Understanding Audience and Purpose in IB English A
In IB English A: Language & Literature, every text is written with a specific audience in mind and a clear purpose. Recognizing both is essential for analyzing meaning, tone, and authorial strategy in Paper 1, Individual Orals (IOs), and Higher Level Essays (HLEs).
Analyzing audience and purpose helps students answer the key IB question:
How do language and style shape a writer’s message and influence the reader?
This understanding directly connects to Criterion A (Understanding and Interpretation) and Criterion B (Analysis and Evaluation) in the IB mark scheme.
Defining Audience and Purpose | IB Concept Clarification
Audience
The intended readers or viewers of a text — the group the author seeks to reach or influence.
- Can be specific (e.g., “young voters,” “mothers,” “students”) or general (“the public,” “future generations”).
- Affects tone, diction, and formality.
Example:
A political speech addressing citizens uses collective pronouns like “we” and emotional appeals to unity, while a scientific article targets academics with precise, formal diction.
Purpose
The reason the text was created — what the author hopes to achieve.
Common purposes include:
- To inform: Explain or educate (e.g., news reports).
- To persuade: Influence opinions or behavior (e.g., speeches, ads).
- To entertain: Engage emotionally or aesthetically (e.g., short stories).
- To reflect or critique: Challenge social norms or assumptions.
How Audience and Purpose Shape a Text
Writers manipulate language, structure, and tone based on audience and purpose.
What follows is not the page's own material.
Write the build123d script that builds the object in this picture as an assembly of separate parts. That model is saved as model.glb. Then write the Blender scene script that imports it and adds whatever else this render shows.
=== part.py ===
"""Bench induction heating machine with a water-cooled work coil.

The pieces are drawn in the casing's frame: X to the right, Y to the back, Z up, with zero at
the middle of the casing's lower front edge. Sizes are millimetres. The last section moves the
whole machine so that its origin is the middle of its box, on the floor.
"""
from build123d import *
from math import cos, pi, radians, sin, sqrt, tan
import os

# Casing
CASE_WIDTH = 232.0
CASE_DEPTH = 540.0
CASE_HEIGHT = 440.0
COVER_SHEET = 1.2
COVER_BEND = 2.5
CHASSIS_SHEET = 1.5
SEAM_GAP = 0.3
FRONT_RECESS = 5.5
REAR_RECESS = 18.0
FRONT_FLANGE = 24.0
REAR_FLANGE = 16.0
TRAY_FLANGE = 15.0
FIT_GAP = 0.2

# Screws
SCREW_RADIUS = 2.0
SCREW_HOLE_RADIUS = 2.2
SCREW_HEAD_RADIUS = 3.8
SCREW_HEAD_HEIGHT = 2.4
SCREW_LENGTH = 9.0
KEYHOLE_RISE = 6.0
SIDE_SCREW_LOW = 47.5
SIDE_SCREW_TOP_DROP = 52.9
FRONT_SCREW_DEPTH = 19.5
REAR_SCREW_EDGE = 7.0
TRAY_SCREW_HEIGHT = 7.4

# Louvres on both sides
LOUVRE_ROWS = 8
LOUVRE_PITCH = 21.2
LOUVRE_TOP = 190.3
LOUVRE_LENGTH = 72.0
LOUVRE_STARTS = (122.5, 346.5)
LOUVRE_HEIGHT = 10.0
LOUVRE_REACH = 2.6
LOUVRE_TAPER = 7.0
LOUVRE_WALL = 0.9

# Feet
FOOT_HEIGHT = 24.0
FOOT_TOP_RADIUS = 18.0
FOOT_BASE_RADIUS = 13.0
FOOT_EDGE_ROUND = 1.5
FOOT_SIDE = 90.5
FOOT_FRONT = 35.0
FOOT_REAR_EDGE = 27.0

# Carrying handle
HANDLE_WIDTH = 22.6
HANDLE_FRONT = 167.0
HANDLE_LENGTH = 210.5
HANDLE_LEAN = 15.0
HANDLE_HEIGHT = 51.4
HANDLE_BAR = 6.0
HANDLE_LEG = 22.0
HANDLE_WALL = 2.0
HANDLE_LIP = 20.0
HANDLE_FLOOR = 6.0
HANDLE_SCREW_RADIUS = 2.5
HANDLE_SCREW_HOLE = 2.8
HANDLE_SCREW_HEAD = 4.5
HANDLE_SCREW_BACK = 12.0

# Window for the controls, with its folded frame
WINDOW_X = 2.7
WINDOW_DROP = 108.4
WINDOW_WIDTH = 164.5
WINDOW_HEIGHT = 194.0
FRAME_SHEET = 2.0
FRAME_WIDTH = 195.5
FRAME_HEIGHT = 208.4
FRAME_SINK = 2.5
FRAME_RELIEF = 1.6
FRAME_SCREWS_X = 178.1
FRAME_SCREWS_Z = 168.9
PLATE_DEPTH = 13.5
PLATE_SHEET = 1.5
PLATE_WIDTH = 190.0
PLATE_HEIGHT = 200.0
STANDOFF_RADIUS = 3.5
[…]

IB students should always link stylistic choices to these goals.
Example:
In Malala Yousafzai’s UN speech, inclusive pronouns (“we,” “our”) and moral diction appeal to a global audience, reinforcing her purpose of advocating for girls’ education and solidarity.
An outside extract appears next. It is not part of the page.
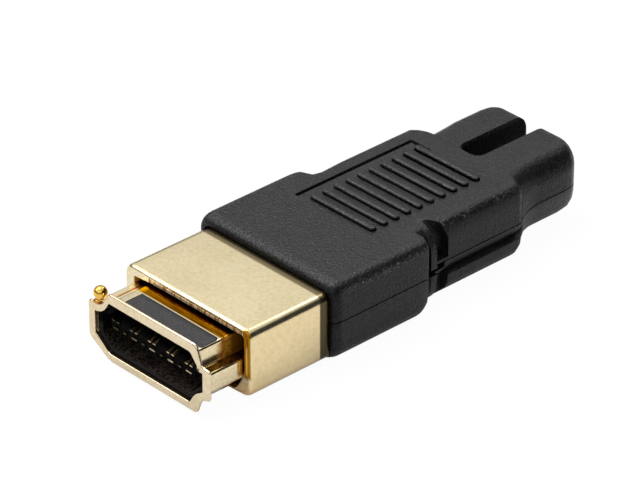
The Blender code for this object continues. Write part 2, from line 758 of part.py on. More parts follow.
def contact_line(side):
    """Centre line of a contact, side +1 above the board and -1 below: (y, z) from tail to nose."""
    flat = upper_contact_height - parting_height
    shape_points = [(board_front + tail_overlap, 0), (cavity_end, 0), (0.70 * cavity_end, 0.25),
                    (0.38 * cavity_end, 0.90), (0.27 * cavity_end, 1.0), (0.17 * cavity_end, 0.85),
                    (tongue_front + 0.1 * mm, 0.3), (tongue_front - contact_nose, 0.1)]
    return [(y, parting_height + side * (flat + contact_rise * lift)) for y, lift in shape_points]


def contact_mesh(x, width, side):
    half = contact_thickness / 2
    line = contact_line(side)
    profile = [(y, z + half) for y, z in line] + [(y, z - half) for y, z in line[::-1]]
    return prism(profile, x - width / 2, x + width / 2, "x")


def contact_slot(x, width, side):
    """The groove in the tongue and the hole through the insulator's back for one contact."""
    inner = upper_contact_height - parting_height - contact_thickness / 2 - contact_clearance
    hole = inner + contact_thickness + 2 * contact_clearance + contact_rise * 0.1
    open_side = tongue_thickness / 2 + 0.1 * mm
    profile = [(-0.2 * mm, inner), (insulator_back + 0.5 * mm, inner), (insulator_back + 0.5 * mm, hole),
               (cavity_end, hole), (cavity_end, open_side), (-0.2 * mm, open_side)]
    half = width / 2 + contact_clearance
    return prism([(y, parting_height + side * z) for y, z in profile], x - half, x + half, "x")


group_places = [group_pitch * (i - (group_count - 1) / 2) for i in range(group_count)]
upper_contacts = [(x + s * pair_spacing / 2, contact_width) for x in group_places for s in (-1, 1)]
lower_contacts = [(group_places[0] + i * group_pitch / 2, (contact_wide, contact_width)[i % 2])
                  for i in range(2 * group_count - 1)]
rows = [("contact_upper", 1, upper_contacts), ("contact_lower", -1, lower_contacts)]
for row_name, side, places in rows:
    for number, (x, width) in enumerate(places, 1):
        add_piece(f"{row_name}_{number:02d}", contact_mesh(x, width, side), (0.83, 0.62, 0.28), 0.22,
                  1.0, receptacle)
cut(insulator, add_object("contact_slots", merged(
    [contact_slot(x, width, side) for _, side, places in rows for x, width in places]), receptacle))

# Comb that spaces the tails between the insulator and the board
spacer = add_piece("contact_spacer", box(-spacer_half_width, spacer_half_width, spacer_front,
                                         spacer_front + spacer_length, parting_height - spacer_height / 2,
                                         parting_height + spacer_height / 2), (0.05, 0.05, 0.055), 0.5,
                   parent=receptacle)
reach = contact_thickness / 2 + contact_clearance
cut(spacer, add_object("spacer_slots", merged(
    [box(x - width / 2 - contact_clearance, x + width / 2 + contact_clearance, spacer_front - 0.5 * mm,
         spacer_front + spacer_length + 0.5 * mm,
         parting_height + side * (upper_contact_height - parting_height) - reach,
         parting_height + side * (upper_contact_height - parting_height) + reach)
     for _, side, places in rows for x, width in places]), receptacle))

# Board that the tails straddle, narrow inside the shell and wide between the posts
board_shoulder = shell_length + spacer_gap
board_back = board_front + board_length
board_plan = [(-board_front_half_width, board_front), (board_front_half_width, board_front),
              (board_front_half_width, board_shoulder), (board_rear_half_width, board_shoulder),
              (board_rear_half_width, board_back), (-board_rear_half_width, board_back),
              (-board_rear_half_width, board_shoulder), (-board_front_half_width, board_shoulder)]
solder_board = add_piece("solder_board", prism(board_plan, board_low, board_high, "z"),
                         (0.02, 0.10, 0.05), 0.45)
cut(solder_board, add_object("board_holes", merged(
    [prism(circle(x, y, post_pin_radius + peg_slack), board_low - 1 * mm, board_high + 1 * mm, "z")
     for x, y in post_places])))


# Ball-ended pin standing in the rim's upper left notch

def ball_pin():
    """A pin that leans from its foot on the rim to the ball: rings of height, radius, side and place."""
    low = rim_corners[0][1] + fit_gap / 2
    neck = ball_height - ball_radius * 0.9
    levels = [(low, 0.75 * foot_radius, 0), (low + 0.08 * mm, foot_radius, 0),
              (low + 0.22 * mm, 1.05 * stem_radius, 0.45), ((low + neck) / 2 + 0.06 * mm, stem_radius, 0.85)]
    for s in range(1, 9):
        a = -pi / 2 + pi * (s + 0.6) / 10
        levels.append((ball_height + ball_radius * sin(a), ball_radius * cos(a), 1))
    levels.append((ball_height + ball_radius * 0.995, ball_radius * 0.12, 1))
    rings = []
    for z, radius, share in levels:
        x = foot_side + (ball_side - foot_side) * share
        y = foot_place + (ball_place - foot_place) * share
        rings.append([Vector((x + radius * cos(2 * pi * i / 16), y + radius * sin(2 * pi * i / 16), z))
                      for i in range(16)])
    return loft(rings)


ball_stud = add_piece("ball_stud", ball_pin(), (0.85, 0.58, 0.16), 0.15, 1.0, receptacle)
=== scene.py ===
import bpy
import bmesh
from math import cos, pi, radians, sin
from mathutils import Matrix, Vector


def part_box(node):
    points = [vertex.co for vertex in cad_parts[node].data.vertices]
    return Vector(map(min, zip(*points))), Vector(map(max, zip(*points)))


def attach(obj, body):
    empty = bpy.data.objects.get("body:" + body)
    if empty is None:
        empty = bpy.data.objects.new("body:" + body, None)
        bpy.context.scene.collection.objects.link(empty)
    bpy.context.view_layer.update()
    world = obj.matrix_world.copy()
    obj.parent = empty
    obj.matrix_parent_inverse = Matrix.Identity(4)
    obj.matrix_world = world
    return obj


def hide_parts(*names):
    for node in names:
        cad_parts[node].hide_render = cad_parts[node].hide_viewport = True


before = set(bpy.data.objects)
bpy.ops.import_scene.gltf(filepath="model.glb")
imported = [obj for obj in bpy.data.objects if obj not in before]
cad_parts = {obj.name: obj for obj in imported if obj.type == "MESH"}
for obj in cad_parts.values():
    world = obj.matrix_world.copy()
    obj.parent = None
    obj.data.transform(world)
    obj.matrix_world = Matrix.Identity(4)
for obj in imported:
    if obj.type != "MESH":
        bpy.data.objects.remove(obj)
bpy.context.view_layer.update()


# Studio
# A sheet of white paper under a light tent. The tent is dark where it meets the table and in one tall
# panel at the right behind, and both draw the dark lines along the edges of the gilt parts. The
# paper is white to the eye but sends on a grey light, so the low edges stay dark too.

mm = 0.001
mouth_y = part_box("socket_shell")[0].y

photo_width, focal_pixels, sensor = 640, 4461, 36
camera_data = bpy.data.cameras.new("photo_camera")
camera_data.sensor_width = sensor
camera_data.lens = focal_pixels / photo_width * sensor
camera_data.clip_start = 0.01
camera = bpy.data.objects.new("photo_camera", camera_data)
bpy.context.collection.objects.link(camera)
turn, lift, distance = radians(47.0), radians(30.98), 400 * mm
aim = Vector((-1.45 * mm, mouth_y + 22.0 * mm, 5.27 * mm))
backwards = Vector((sin(turn) * cos(lift), -cos(turn) * cos(lift), sin(lift)))
rightwards = (-backwards).cross(Vector((0, 0, 1))).normalized()
pose = Matrix((rightwards, rightwards.cross(-backwards), backwards)).transposed().to_4x4()
pose.translation = aim + backwards * distance
camera.matrix_world = pose
bpy.context.scene.camera = camera
bpy.context.scene.view_settings.view_transform = "Standard"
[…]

Step-by-Step: How to Analyze Audience and Purpose
Step 1: Identify the Text Type and Context
Determine whether the text is literary (poem, short story) or non-literary (speech, article, ad).
Ask:
- Who was the author addressing?
- What event, issue, or motivation shaped the text’s creation?
Step 2: Examine Stylistic and Structural Features
Look at how tone, diction, and layout reflect the author’s aims.
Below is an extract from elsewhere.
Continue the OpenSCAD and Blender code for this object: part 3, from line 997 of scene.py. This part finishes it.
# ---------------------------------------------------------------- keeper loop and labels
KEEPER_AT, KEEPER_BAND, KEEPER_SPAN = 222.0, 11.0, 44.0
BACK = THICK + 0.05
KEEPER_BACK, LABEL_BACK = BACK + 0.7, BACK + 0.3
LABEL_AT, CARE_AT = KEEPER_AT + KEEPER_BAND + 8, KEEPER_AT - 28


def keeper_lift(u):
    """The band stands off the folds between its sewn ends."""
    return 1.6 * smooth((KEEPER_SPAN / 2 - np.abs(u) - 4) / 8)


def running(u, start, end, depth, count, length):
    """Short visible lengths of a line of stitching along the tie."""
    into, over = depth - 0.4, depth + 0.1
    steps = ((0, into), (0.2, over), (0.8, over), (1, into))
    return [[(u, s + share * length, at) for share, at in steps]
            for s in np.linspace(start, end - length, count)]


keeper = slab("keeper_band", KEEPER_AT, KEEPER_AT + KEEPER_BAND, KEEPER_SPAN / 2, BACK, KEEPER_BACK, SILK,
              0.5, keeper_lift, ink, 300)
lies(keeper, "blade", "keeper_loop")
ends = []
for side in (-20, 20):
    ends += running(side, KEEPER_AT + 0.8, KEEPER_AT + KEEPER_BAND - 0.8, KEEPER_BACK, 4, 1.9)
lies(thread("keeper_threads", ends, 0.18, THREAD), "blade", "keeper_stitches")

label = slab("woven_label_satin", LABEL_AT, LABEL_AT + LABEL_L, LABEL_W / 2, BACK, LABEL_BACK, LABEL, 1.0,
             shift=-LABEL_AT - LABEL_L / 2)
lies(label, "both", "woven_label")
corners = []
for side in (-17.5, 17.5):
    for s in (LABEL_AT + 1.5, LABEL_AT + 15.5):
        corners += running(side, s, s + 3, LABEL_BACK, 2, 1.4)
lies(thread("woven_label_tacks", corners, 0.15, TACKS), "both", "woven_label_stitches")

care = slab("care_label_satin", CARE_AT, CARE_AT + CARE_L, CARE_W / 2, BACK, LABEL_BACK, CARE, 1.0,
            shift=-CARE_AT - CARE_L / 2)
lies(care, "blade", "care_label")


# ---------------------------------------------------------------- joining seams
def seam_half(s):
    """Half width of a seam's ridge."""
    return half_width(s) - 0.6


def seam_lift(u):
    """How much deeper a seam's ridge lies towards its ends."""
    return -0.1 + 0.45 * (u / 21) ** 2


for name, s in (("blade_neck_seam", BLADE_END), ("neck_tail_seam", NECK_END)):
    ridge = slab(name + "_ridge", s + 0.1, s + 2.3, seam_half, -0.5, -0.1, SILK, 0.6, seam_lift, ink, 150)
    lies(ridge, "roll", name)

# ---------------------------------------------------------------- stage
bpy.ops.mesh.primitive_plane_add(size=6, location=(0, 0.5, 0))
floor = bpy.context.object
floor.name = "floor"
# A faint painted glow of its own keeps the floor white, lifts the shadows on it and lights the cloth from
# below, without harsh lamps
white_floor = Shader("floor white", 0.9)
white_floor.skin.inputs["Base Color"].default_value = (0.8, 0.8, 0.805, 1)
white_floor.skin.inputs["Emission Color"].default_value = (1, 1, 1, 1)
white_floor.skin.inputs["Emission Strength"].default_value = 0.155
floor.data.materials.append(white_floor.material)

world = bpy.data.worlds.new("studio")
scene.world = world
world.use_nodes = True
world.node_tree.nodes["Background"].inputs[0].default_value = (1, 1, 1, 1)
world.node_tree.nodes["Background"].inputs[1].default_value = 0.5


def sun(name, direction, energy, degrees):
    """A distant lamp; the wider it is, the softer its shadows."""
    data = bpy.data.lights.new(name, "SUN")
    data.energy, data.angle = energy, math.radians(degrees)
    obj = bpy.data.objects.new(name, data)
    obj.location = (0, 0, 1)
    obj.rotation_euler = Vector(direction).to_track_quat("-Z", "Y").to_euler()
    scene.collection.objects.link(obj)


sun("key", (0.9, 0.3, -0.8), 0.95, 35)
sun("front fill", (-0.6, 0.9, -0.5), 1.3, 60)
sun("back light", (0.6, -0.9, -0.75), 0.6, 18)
- Persuasive texts: Emotive language, repetition, rhetorical questions.
- Informative texts: Clear structure, objective tone, statistics.
- Reflective texts: Figurative language, personal anecdotes, introspection.
Step 3: Analyze Reader Positioning
Ask: How is the audience invited to respond?
- Through empathy, guilt, pride, or fear?
- Does the writer include or exclude certain groups?
Example Analytical Sentence:
“Through direct address and inclusive pronouns, the writer positions readers as active participants in environmental change, strengthening the text’s persuasive purpose.”
Step 4: Evaluate Effectiveness
Conclude how successfully the writer achieves their purpose for the intended audience.
Audience and Purpose Across Genres | IB Comparative Insights
- Advertisements: Target consumers using persuasive techniques, emotional appeals, and slogans.
- Speeches: Combine ethos (credibility), pathos (emotion), and logos (logic) to inspire or persuade.
- Essays and Articles: Balance factual evidence with tone suited to their readership.
- Poetry and Fiction: Use narrative voice and symbolism to reflect or critique cultural attitudes.
Example:
An editorial about climate change may use urgent, assertive tone to influence policymakers, while a poem on the same topic may evoke personal guilt or loss — two distinct approaches shaped by audience and purpose.
Common Mistakes in Audience and Purpose Analysis
- Confusing intended audience with actual readers.
- Describing purpose vaguely (“to inform”) without explaining how it’s achieved.
- Ignoring language and tone as indicators of purpose.
- Forgetting context — audience and purpose shift depending on time, culture, and publication.
Tip: Always link “why” (purpose) and “how” (language choices).
Why Audience and Purpose Matter in IB English
Understanding audience and purpose transforms simple description into critical analysis. It allows IB students to:
- Evaluate authorial intent and reader response.
- Interpret language and structure with greater depth.
- Write essays that meet top-band criteria for analysis and insight.
Through RevisionDojo’s IB English Language & Literature course, students can learn how to identify audience, purpose, and tone across text types with guided Paper 1 exemplars and IO practice frameworks.
FAQs
What does “audience and purpose” mean in IB English A?
Audience refers to the target readers or listeners, and purpose refers to the reason the text was created.
How do you analyze audience and purpose?
Identify the text type and context, examine language and tone, and explain how they achieve the writer’s goal.
Why are audience and purpose important in IB analysis?
They reveal how meaning is shaped through context and how writers influence readers across cultures and mediums.